La conception bakhtinienne du genre introduit à une théorie de la réception : le genre est ce qui contribue à l’élaboration d’un système d’attentes chez le récepteur qui, à partir d’une vision anticipatrice du sens du tout de l’énoncé développera une stratégie d’interprétation des unités qui le constituent. Le genre est ainsi au service de l’intercompréhension et de ce fait possède une dimension sociale indéniable : tous les échanges verbaux, écrits ou oraux, relevant des routines quotidiennes ou du domaine plus élaboré des productions à vocation esthétique, didactique, herméneutique ou heuristiques, s’inscrivent dans des genres qui en permettent la communication au sein de communautés plus ou moins élargies. Lié à la situation de production de l’énoncé, le genre est aussi ce qui rend lisible cette situation et qui permet aux interlocuteurs d’opérer dans un monde partagé. Parmi les genre, Bakhtine distingue les “ genres quotidiens .et les “ genres codifiés ”. Les premiers, non codifiés a priori, relèvent d’une “ routine ” et se différencient de genres plus élaborés dont la structure et le contenu ont été partiellement ou totalement modélisés et qui participent d’une inscription dans une “ classe généalogique ” ; ces “ genres codifiés ” se réfèrent à un archétype auquel les lie la série des œuvres auxquelles ils se rattachent par une filiation plus ou moins fidèle. Ainsi le dialogue philosophique renvoie-t-il à une classe généalogique qui prend sa source dans l’archétype dialogal platonicien.
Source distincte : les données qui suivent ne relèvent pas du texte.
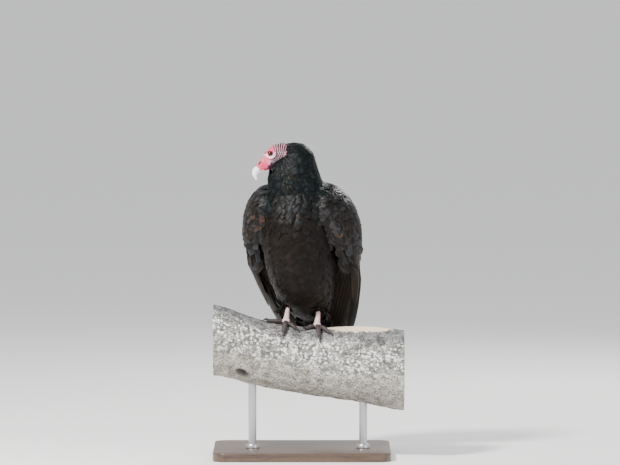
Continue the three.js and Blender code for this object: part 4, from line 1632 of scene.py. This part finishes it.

Les genres quotidiens relèvent d’une “ routine ”, ce sont : “ des comportements stéréotypés et anonymes qui se sont stabilisés peu à peu mais sont sujets à variation continuelle ”. Bakhtine les range dans la catégorie des genres “ premiers ” réservant aux genres codifiés l’appellation de genres “ seconds ”, tout en précisant que cette distinction ne peut être fondée sur la forme de l’énoncé mais sur la place de cet énoncé dans un contexte précis, c’est-à-dire une sphère d’échange spécifique.

Comme on le voit, l’œuvre de Bakhtine est d’un apport majeur pour l’étude du genre ; mettant l’accent sur la sphère d’échange, elle permet d’intégrer pleinement la dimension socio-communicationnelle ; introduisant la notion de “ genres primaires ”, elle offre l’occasion de dépasser les théories des genres uniquement préoccupées d’esthétique ; enfin, parce qu’elle fait du genre un outil facilitateur de la communication, elle nous fait rompre définitivement avec les conceptions normatives a priori, et nous permet de poser l’hypothèse d’une compétence générique qui serait la capacité d’inscrire, dans une sphère d’échange donnée, l’énoncé que celle-ci requiert ; la norme apparaissant a posteriori selon que l’échange aura été ou non réussi. D’autre part, même si Bakhtine se réclame d’une “ métalinguistique ” qui dépasse la seule dimension phrastique de l’énoncé, il n’en envisage pas moins, à travers ses considérations sur le “ style ”, les formes que celui-ci peut prendre, formes qui n’acquièrent leur signification qu’à participer d’un genre mais sans lesquelles celui-ci demeurerait pure virtualité. La métalinguistique bakhtinienne, si elle choisit de se placer en surplomb de la linguistique étroite de façon à porter sur le langage un regard plus ample, ne l’exclut pas pour autant de ses préoccupations. Enfin, le lien que Bakhtine établit entre genre et “ sphère d’échange ” fait de lui ce en quoi s’établit, se reconnaît et s’affirme une communauté discursive - que celle-ci soit instituée a minima, de façon implicite et simplement régie par les normes ordinaires du quotidien, ou qu’elle relève d’une institution constituée, soumise aux normes explicites d’une formation discursive - communauté à laquelle il permet d’énoncer ce qui, en son sein, est de l’ordre du licite. En conclusion, on pourrait dire du genre ainsi conçu - en usant d’étymologies quelque peu fantaisistes - qu’il possède des aspects :
- Con-vocatoires, puisqu’il est ce qui permet à des interlocuteurs d’exister en tant qu’énonciateurs sans qu’ils aient, à chaque fois, à définir en totalité et de façon explicite le contexte d’interlocution.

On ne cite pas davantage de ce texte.